I painted this face in 5 minutes too, on a 3" scrap of paper
Some things I learned over the course of two weeks...
sometimes it's okay to spend just 5 minutes to paint/draw/sew/ make something from your heart
I like combining words and drawings in my sketchbook.
Even
in the writing workshop that also taught some Buddhist principles and
helped us to explore what we need to live a full life, I found myself
adding paintings to margins as I thought.
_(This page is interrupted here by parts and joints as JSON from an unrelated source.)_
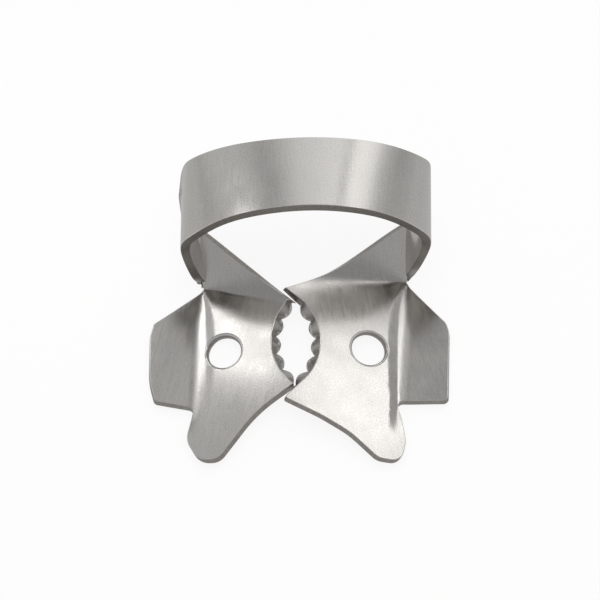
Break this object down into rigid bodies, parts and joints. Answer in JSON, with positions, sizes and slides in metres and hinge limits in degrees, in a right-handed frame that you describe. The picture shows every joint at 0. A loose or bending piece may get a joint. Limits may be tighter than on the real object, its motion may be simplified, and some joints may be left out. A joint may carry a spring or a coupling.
{
  "type": "rubber dam clamp",
  "caption": "Winged molar clamp bent from one piece of spring steel, with a bow over the back, forceps holes and toothed jaws that grip a tooth and hold a rubber dam.",
  "frame": {"origin": "centre of the bounding box at its bottom, on the surface the clamp stands on", "axes": "+X towards the wide jaw plate's wing (the right one seen from the front), +Y towards the bow, +Z away from the gum, up to the crown of the bow"},
  "size_m": [0.0268, 0.0256, 0.0155],
  "materials": {
    "steel": "satin"
  },
  "bodies": {
    "root": {"clamp": "steel"}
  },
  "joints": []
}
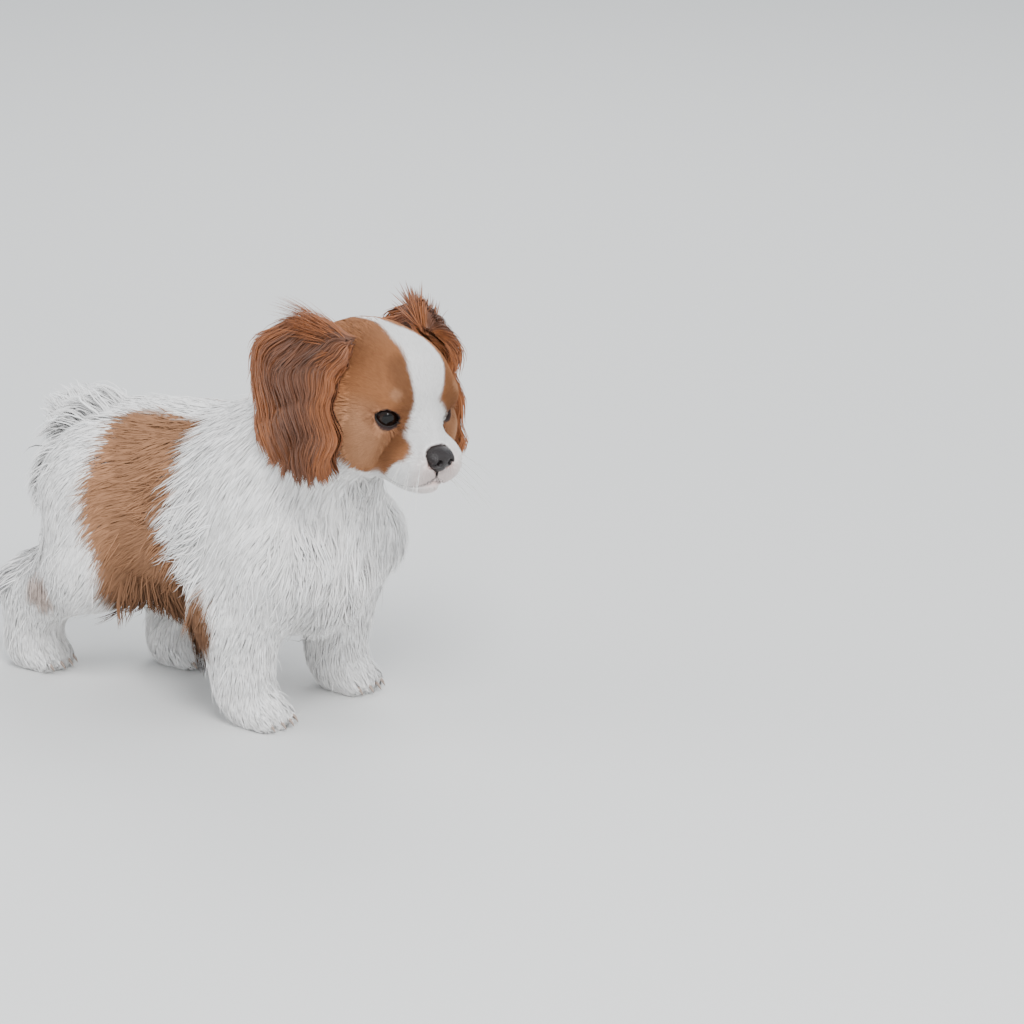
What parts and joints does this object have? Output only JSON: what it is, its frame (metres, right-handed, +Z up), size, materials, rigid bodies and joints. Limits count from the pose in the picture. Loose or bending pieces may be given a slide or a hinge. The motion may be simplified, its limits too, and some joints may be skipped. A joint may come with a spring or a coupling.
{
  "type": "cavalier king charles spaniel puppy, still life-size model",
  "caption": "A small chestnut and white spaniel puppy standing on all fours with long wavy ears and its head turned to its right.",
  "frame": {"origin": "on the floor under the middle of the whole dog", "axes": "+X towards the nose, along the body; +Y towards the dog's left; +Z up"},
  "size_m": [0.3086, 0.1388, 0.2524],
  "materials": {
    "coat_white": "matt",
    "coat_chestnut": "matt",
    "eye": "gloss",
    "nose_leather": "satin"
  },
  "bodies": {
    "root": {"head": "coat_white", "nose": "nose_leather", "neck": "coat_white", "torso": "coat_white", "tail_base": "coat_white", "tail_end": "coat_white", "eye_right": "eye", "ear_right": "coat_chestnut", "foreleg_right": "coat_white", "hindleg_right_thigh": "coat_white", "hindleg_right_shank": "coat_white", "forepaw_right": "coat_white", "hindpaw_right": "coat_white", "eye_left": "eye", "ear_left": "coat_chestnut", "foreleg_left": "coat_white", "hindleg_left_thigh": "coat_white", "hindleg_left_shank": "coat_white", "forepaw_left": "coat_white", "hindpaw_left": "coat_white"}
  },
  "joints": []
}
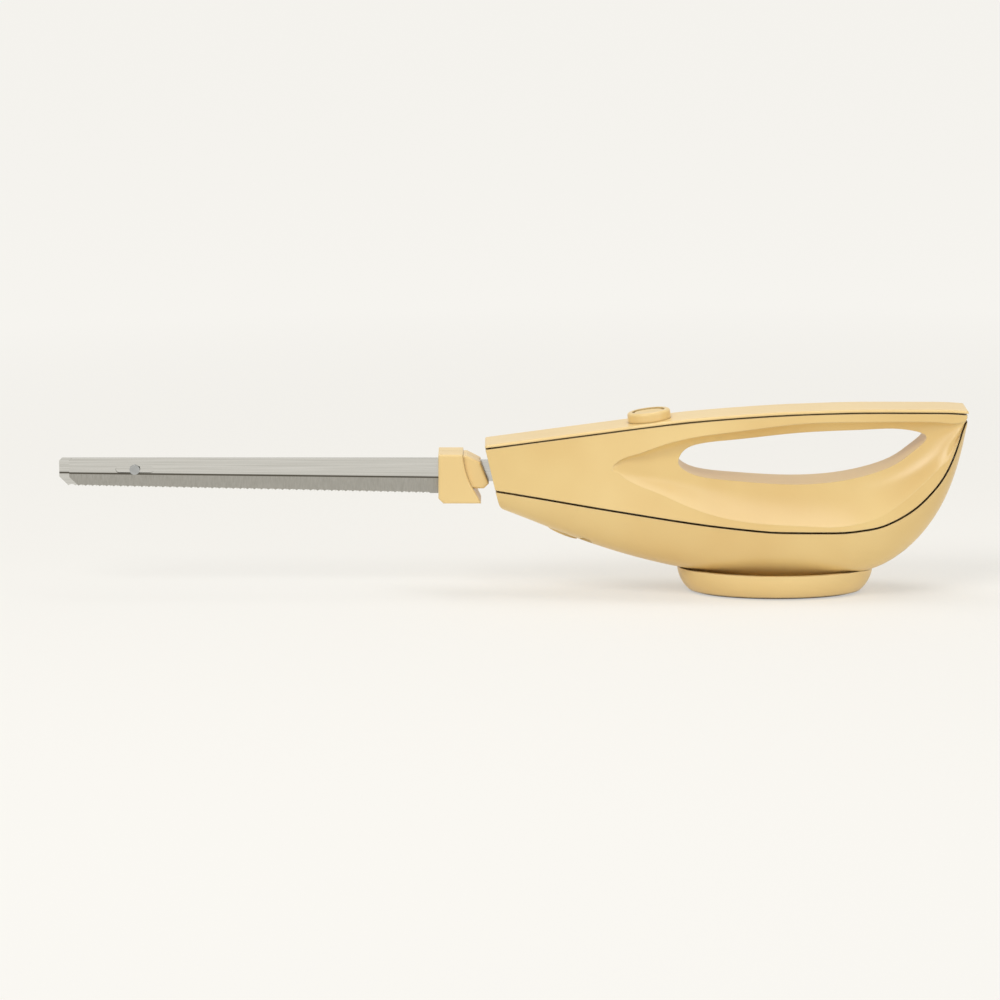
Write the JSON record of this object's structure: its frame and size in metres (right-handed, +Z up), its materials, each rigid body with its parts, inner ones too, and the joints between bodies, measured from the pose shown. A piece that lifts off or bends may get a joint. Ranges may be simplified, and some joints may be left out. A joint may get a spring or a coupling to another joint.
{
  "type": "electric carving knife",
  "caption": "Corded-type carving knife with paired reciprocating serrated blades, finger opening through the handle, thumb switch and oval foot.",
  "frame": {"origin": "middle of the foot pad's underside, on the surface that the knife stands on", "axes": "+X from the blades towards the tail, +Z up, +Y to the knife's right-hand side"},
  "size_m": [0.4637, 0.068, 0.096],
  "materials": {
    "cream_plastic": "moulded, softly glossy",
    "button_plastic": "moulded, softly glossy",
    "pad_rubber": "moulded rubber",
    "blade_steel": "ground and polished stainless steel",
    "spring_steel": "rolled strip and wire",
    "plain_steel": "zinc plated",
    "bronze": "sintered and cut bronze",
    "brass_strip": "stamped brass",
    "cast_alloy": "die cast",
    "laminated_iron": "stacked sheet",
    "copper_wire": "enamelled copper wire",
    "carbon": "pressed graphite",
    "dark_phenolic": "compression moulded",
    "white_nylon": "moulded nylon"
  },
  "bodies": {
    "housing": {"upper_housing": "cream_plastic", "lower_housing": "cream_plastic", "top_cover": "cream_plastic", "foot": "cream_plastic", "foot_pad": "pad_rubber", "foot_screws": "plain_steel", "housing_screws": "plain_steel", "switch_bezel": "cream_plastic", "switch_spring": "spring_steel", "switch_base": "dark_phenolic", "switch_contacts": "brass_strip", "nose_guide": "white_nylon", "release_spring": "spring_steel", "gear_frame": "cast_alloy", "stator": "laminated_iron", "field_coils": "copper_wire", "bearings": "bronze", "rear_bracket": "cast_alloy", "through_bolts": "plain_steel", "brush_holders": "brass_strip", "carbon_brushes": "carbon", "brush_springs": "spring_steel", "inlet_socket": "dark_phenolic", "inlet_pins": "brass_strip"},
    "armature": {"armature_shaft": "plain_steel", "armature_core": "laminated_iron", "armature_windings": "copper_wire", "commutator": "copper_wire", "cooling_fan": "white_nylon", "worm": "plain_steel"},
    "drive_gear": {"worm_gear": "white_nylon", "eccentric_left": "plain_steel", "eccentric_right": "plain_steel", "gear_axle": "plain_steel"},
    "left_driver": {"driver_left": "white_nylon", "latch_clip_left": "spring_steel"},
    "right_driver": {"driver_right": "white_nylon", "latch_clip_right": "spring_steel"},
    "left_blade": {"blade_left": "blade_steel", "guard_left": "cream_plastic"},
    "right_blade": {"blade_right": "blade_steel", "guard_right": "cream_plastic", "blade_rivet": "blade_steel"},
    "thumb_button": {"switch_button": "button_plastic"},
    "release": {"release_button": "button_plastic"}
  },
  "joints": [
    {"name": "armature_spin", "type": "hinge", "parent": "housing", "child": "armature", "pos_m": [0, 0, 0.034], "axis": [1, 0, 0], "range_deg": [-1440, 1440]},
    {"name": "crank_turn", "type": "hinge", "parent": "housing", "child": "drive_gear", "pos_m": [-0.072, 0, 0.054], "axis": [0, 1, 0], "range_deg": [-90.5, 90.5]},
    {"name": "left_stroke", "type": "slide", "parent": "housing", "child": "left_driver", "axis": [1, 0, 0], "range_m": [-0.00402, 0.00402]},
    {"name": "right_stroke", "type": "slide", "parent": "housing", "child": "right_driver", "axis": [1, 0, 0], "range_m": [-0.00402, 0.00402]},
    {"name": "left_withdraw", "type": "slide", "parent": "left_driver", "child": "left_blade", "axis": [-1, 0, 0], "range_m": [0, 0.06], "deforming": ["latch_clip_left"]},
    {"name": "right_withdraw", "type": "slide", "parent": "right_driver", "child": "right_blade", "axis": [-1, 0, 0], "range_m": [0, 0.06], "deforming": ["latch_clip_right"]},
    {"name": "switch_press", "type": "slide", "parent": "housing", "child": "thumb_button", "axis": [0.1261, 0, -0.992], "range_m": [0, 0.0016], "stiffness_N_per_m": 600, "springref_m": -0.001, "deforming": ["switch_spring", "switch_contacts"]},
    {"name": "release_press", "type": "slide", "parent": "housing", "child": "release", "axis": [0, 0, 1], "range_m": [0, 0.0025], "stiffness_N_per_m": 500, "deforming": ["release_spring", "latch_clip_left", "latch_clip_right"]}
  ],
  "couplings": [
    {"joint": "crank_turn", "follows": "armature_spin", "ratio": 0.0625},
    {"joint": "left_stroke", "follows": "armature_spin", "m_per_rad": 0.00015915},
    {"joint": "right_stroke", "follows": "armature_spin", "m_per_rad": -0.00015915},
    {"joint": "right_withdraw", "follows": "left_withdraw", "ratio": 1}
  ]
}
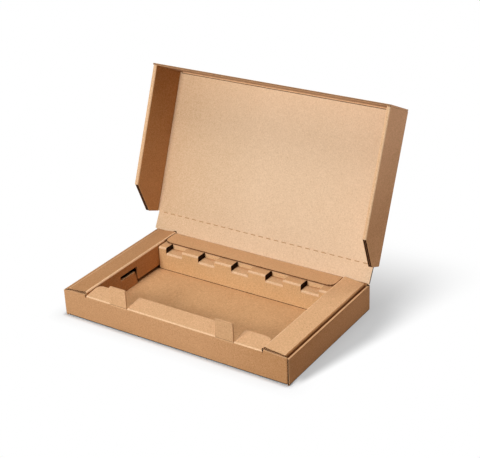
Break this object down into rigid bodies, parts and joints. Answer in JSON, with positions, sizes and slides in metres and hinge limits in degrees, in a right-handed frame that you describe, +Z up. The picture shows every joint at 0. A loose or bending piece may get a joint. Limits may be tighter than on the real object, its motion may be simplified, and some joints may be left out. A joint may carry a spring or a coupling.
{
  "type": "corrugated mailer box",
  "caption": "Shallow kraft corrugated mailer box with a hinged tray lid, hollow side rims and a notched ledge along the back.",
  "frame": {"origin": "middle of the tray's underside, on the surface the box stands on", "axes": "+X to the right along the front, +Y to the back where the lid is hinged, +Z up"},
  "size_m": [0.2528, 0.2033, 0.1926],
  "materials": {
    "kraft_board": "uncoated brown kraft liner",
    "kraft_insert": "uncoated brown kraft liner"
  },
  "bodies": {
    "tray": {"tray": "kraft_board", "inner_frame": "kraft_insert"},
    "hinge_panel": {"hinge_panel": "kraft_board"},
    "lid": {"lid": "kraft_board"}
  },
  "joints": [
    {"name": "hinge_fold", "type": "hinge", "parent": "tray", "child": "hinge_panel", "pos_m": [0, 0.071, 0.0274], "axis": [1, 0, 0], "range_deg": [-66, 29]},
    {"name": "lid_fold", "type": "hinge", "parent": "hinge_panel", "child": "lid", "pos_m": [0, 0.07785, 0.04327], "axis": [1, 0, 0], "range_deg": [-7, 83]}
  ]
}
I sew art quilts, I bead, I play music, I write, I paint and draw
I am not one thing, I am like most people, complex
as Michaelangelo said, I am always learning
even if only coloring in my calendar (basford) I learn about shading and paint mixing
so when I became aware of
Rachel at workshop muse giving a 4 part art principle/meditation free workshop, I took it. The first one was a discussion of just color. She said make blobs on your paper in
cool colors, just seeing the color on paper...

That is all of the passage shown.